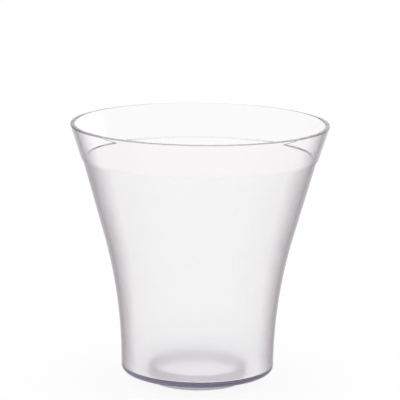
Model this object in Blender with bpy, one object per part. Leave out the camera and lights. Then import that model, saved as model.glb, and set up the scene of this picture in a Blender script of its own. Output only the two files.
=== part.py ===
# Clear plastic champagne bucket: a flared wall bonded between a proud rim collar and a thick
# base plate, standing on a low foot ring. Origin at the centre of the foot's underside, +Z up.
import bpy
import bmesh
from math import cos, pi, radians, sin, tan
from mathutils import Matrix, Vector

# Driving dimensions, in metres
total_height = 0.2428
rim_radius = 0.120
collar_height = 0.0315
collar_flare = radians(17.8)        # the collar's slope, measured from the vertical
wall_flare = radians(15.6)          # the slope of the straight upper part of the wall
step_depth = 0.0014                 # how far the collar stands proud of the wall below it
base_radius = 0.0714
wall_thickness = 0.003
plate_thickness = 0.006
plate_edge_round = 0.0045
foot_radius = 0.046
foot_width = 0.004
foot_height = 0.0086
bond_gap = 0.0003                   # room for the bond line between two pieces

# Small roundings where a corner is polished over
rim_round = 0.0008
edge_round = 0.0004
foot_round = 0.0012

turn_segments = 64
wall_arc_segments = 8
corner_segments = 2
plate_corner_segments = 4

# Levels and radii that follow from them
plate_bottom = foot_height + bond_gap
plate_top = plate_bottom + plate_thickness
wall_bottom = plate_top + bond_gap
collar_bottom = total_height - collar_height
wall_top = collar_bottom - bond_gap
collar_lower_radius = rim_radius - collar_height * tan(collar_flare)
wall_top_radius = collar_lower_radius - step_depth
inner_top_radius = wall_top_radius - wall_thickness / cos(wall_flare)


def filleted(corners):
    """Turns corners (radius, height, rounding, segments) into an outline with round corners."""
    outline = []
    count = len(corners)
    for i, (x, z, rounding, segments) in enumerate(corners):
        here = Vector((x, z))
        if rounding == 0:
            outline.append(here)
            continue
        before = Vector(corners[i - 1][:2]) - here
        after = Vector(corners[(i + 1) % count][:2]) - here
        half = before.angle(after) / 2
        middle = (before.normalized() + after.normalized()).normalized()
        centre = here + middle * rounding / sin(half)
        start = here + before.normalized() * rounding / tan(half) - centre
        end = here + after.normalized() * rounding / tan(half) - centre
        sweep = start.angle_signed(end)
        for step in range(segments + 1):
            turned = start.copy()
            turned.rotate(Matrix.Rotation(-sweep * step / segments, 2))
            outline.append(centre + turned)
    return outline


def turned(name, outline, closed, material):
    """Spins an outline round the Z axis; an open outline starts and ends on the axis."""
    bm = bmesh.new()
    verts = [bm.verts.new((point.x, 0, point.y)) for point in outline]
    pairs = list(zip(verts, verts[1:]))
    if closed:
        pairs.append((verts[-1], verts[0]))
    edges = [bm.edges.new(pair) for pair in pairs]
    bmesh.ops.spin(bm, geom=verts + edges, cent=(0, 0, 0), axis=(0, 0, 1),
                   angle=2 * pi, steps=turn_segments)
    bmesh.ops.remove_doubles(bm, verts=bm.verts, dist=0.000001)
    bmesh.ops.recalc_face_normals(bm, faces=bm.faces)
    mesh = bpy.data.meshes.new(name)
    bm.to_mesh(mesh)
    bm.free()
    mesh.shade_smooth()
    mesh.set_sharp_from_angle(angle=radians(40))
    mesh.materials.append(material)
    piece = bpy.data.objects.new(name, mesh)
    bpy.context.scene.collection.objects.link(piece)
    return piece


def clear_plastic(name, colour, roughness):
    """Clear styrene plastic, polished or satin by its roughness."""
    material = bpy.data.materials.new(name)
    material.use_nodes = True
    shader = material.node_tree.nodes["Principled BSDF"]
    shader.inputs["Base Color"].default_value = (*colour, 1)
    shader.inputs["Roughness"].default_value = roughness
    shader.inputs["Metallic"].default_value = 0
    shader.inputs["Transmission Weight"].default_value = 1
    shader.inputs["IOR"].default_value = 1.57
    return material


def make_rim_collar():
    inner_rim_radius = inner_top_radius + collar_height * tan(collar_flare)
    corners = [
        (rim_radius, total_height, rim_round, corner_segments),
        (collar_lower_radius, collar_bottom, edge_round, corner_segments),
        (inner_top_radius, collar_bottom, 0, 0),
        (inner_rim_radius, total_height, rim_round, corner_segments),
    ]
    material = clear_plastic("polished_clear", (0.87, 0.86, 0.90), 0.05)
    return turned("rim_collar", filleted(corners), True, material)


def wall_face(offset):
    """One face of the wall from top to bottom, offset inwards: straight, then a long arc.

    The arc's centre lies outside the bucket, level with the wall's lower end, so the wall
    arrives there upright. Its radius is the one that meets the straight flare at a tangent.
    """
    drop = collar_bottom - wall_bottom
    inset = wall_top_radius - base_radius
    arc_radius = (drop * tan(wall_flare) - inset) / (1 / cos(wall_flare) - 1)
    face = [Vector((wall_top_radius - offset / cos(wall_flare), wall_top))]
    for step in range(wall_arc_segments + 1):
        angle = wall_flare * (1 - step / wall_arc_segments)
        reach = arc_radius + offset
        x = base_radius + arc_radius - reach * cos(angle)
        face.append(Vector((x, wall_bottom + reach * sin(angle))))
    return face


def make_bucket_wall():
    outline = wall_face(0) + wall_face(wall_thickness)[::-1]
    material = clear_plastic("satin_clear", (0.86, 0.85, 0.88), 0.25)
    return turned("bucket_wall", outline, True, material)


def make_base_plate():
    corners = [
        (0, plate_top, 0, 0),
        (base_radius, plate_top, edge_round, 1),
        (base_radius, plate_bottom, plate_edge_round, plate_corner_segments),
        (0, plate_bottom, 0, 0),
    ]
    material = clear_plastic("violet_clear", (0.68, 0.66, 0.80), 0.05)
    return turned("base_plate", filleted(corners), False, material)


def make_foot_ring():
    corners = [
        (foot_radius, foot_height, 0, 0),
        (foot_radius, 0, foot_round, corner_segments),
        (foot_radius - foot_width, 0, edge_round, 1),
        (foot_radius - foot_width, foot_height, 0, 0),
    ]
    material = clear_plastic("foot_clear", (0.74, 0.72, 0.80), 0.08)
    return turned("foot_ring", filleted(corners), True, material)


for old in list(bpy.data.objects):
    bpy.data.objects.remove(old, do_unlink=True)

make_rim_collar()
make_bucket_wall()
make_base_plate()
make_foot_ring()
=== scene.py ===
import bmesh
import bpy
import numpy as np
from math import cos, pi, radians, tan
from mathutils import Matrix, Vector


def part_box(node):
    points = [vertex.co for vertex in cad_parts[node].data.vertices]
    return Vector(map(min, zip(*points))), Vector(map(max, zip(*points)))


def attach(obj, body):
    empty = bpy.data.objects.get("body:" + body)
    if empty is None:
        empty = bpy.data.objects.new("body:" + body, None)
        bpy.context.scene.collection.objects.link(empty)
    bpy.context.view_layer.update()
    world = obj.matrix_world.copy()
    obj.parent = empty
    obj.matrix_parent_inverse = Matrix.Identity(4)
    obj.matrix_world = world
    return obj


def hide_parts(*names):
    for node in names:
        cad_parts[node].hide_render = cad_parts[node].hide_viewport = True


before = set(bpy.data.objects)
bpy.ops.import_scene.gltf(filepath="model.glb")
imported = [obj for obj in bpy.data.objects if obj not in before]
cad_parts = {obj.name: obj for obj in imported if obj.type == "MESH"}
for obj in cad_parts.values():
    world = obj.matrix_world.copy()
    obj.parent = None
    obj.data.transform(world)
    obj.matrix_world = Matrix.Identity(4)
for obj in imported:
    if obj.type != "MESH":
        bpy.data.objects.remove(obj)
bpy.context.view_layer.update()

scene = bpy.context.scene


def linear(hexColour, alpha=1.0):
    # sRGB hex to the linear colour that shaders take
    value = np.array([int(hexColour[i:i + 2], 16) for i in (1, 3, 5)]) / 255
    value = np.where(value <= 0.04045, value / 12.92, ((value + 0.055) / 1.055) ** 2.4)
    return (*value, alpha)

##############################

** Description of the task **
Quote nothing but the lines that run from the line containing "for step in range(wall_arc_segments" through the line containing "before = set(bpy.data.objects)", keeping both of them word for word.

** Result for this task **
    for step in range(wall_arc_segments + 1):
        angle = wall_flare * (1 - step / wall_arc_segments)
        reach = arc_radius + offset
        x = base_radius + arc_radius - reach * cos(angle)
        face.append(Vector((x, wall_bottom + reach * sin(angle))))
    return face


def make_bucket_wall():
    outline = wall_face(0) + wall_face(wall_thickness)[::-1]
    material = clear_plastic("satin_clear", (0.86, 0.85, 0.88), 0.25)
    return turned("bucket_wall", outline, True, material)


def make_base_plate():
    corners = [
        (0, plate_top, 0, 0),
        (base_radius, plate_top, edge_round, 1),
        (base_radius, plate_bottom, plate_edge_round, plate_corner_segments),
        (0, plate_bottom, 0, 0),
    ]
    material = clear_plastic("violet_clear", (0.68, 0.66, 0.80), 0.05)
    return turned("base_plate", filleted(corners), False, material)


def make_foot_ring():
    corners = [
        (foot_radius, foot_height, 0, 0),
        (foot_radius, 0, foot_round, corner_segments),
        (foot_radius - foot_width, 0, edge_round, 1),
        (foot_radius - foot_width, foot_height, 0, 0),
    ]
    material = clear_plastic("foot_clear", (0.74, 0.72, 0.80), 0.08)
    return turned("foot_ring", filleted(corners), True, material)


for old in list(bpy.data.objects):
    bpy.data.objects.remove(old, do_unlink=True)

make_rim_collar()
make_bucket_wall()
make_base_plate()
make_foot_ring()
=== scene.py ===
import bmesh
import bpy
import numpy as np
from math import cos, pi, radians, tan
from mathutils import Matrix, Vector


def part_box(node):
    points = [vertex.co for vertex in cad_parts[node].data.vertices]
    return Vector(map(min, zip(*points))), Vector(map(max, zip(*points)))


def attach(obj, body):
    empty = bpy.data.objects.get("body:" + body)
    if empty is None:
        empty = bpy.data.objects.new("body:" + body, None)
        bpy.context.scene.collection.objects.link(empty)
    bpy.context.view_layer.update()
    world = obj.matrix_world.copy()
    obj.parent = empty
    obj.matrix_parent_inverse = Matrix.Identity(4)
    obj.matrix_world = world
    return obj


def hide_parts(*names):
    for node in names:
        cad_parts[node].hide_render = cad_parts[node].hide_viewport = True


before = set(bpy.data.objects)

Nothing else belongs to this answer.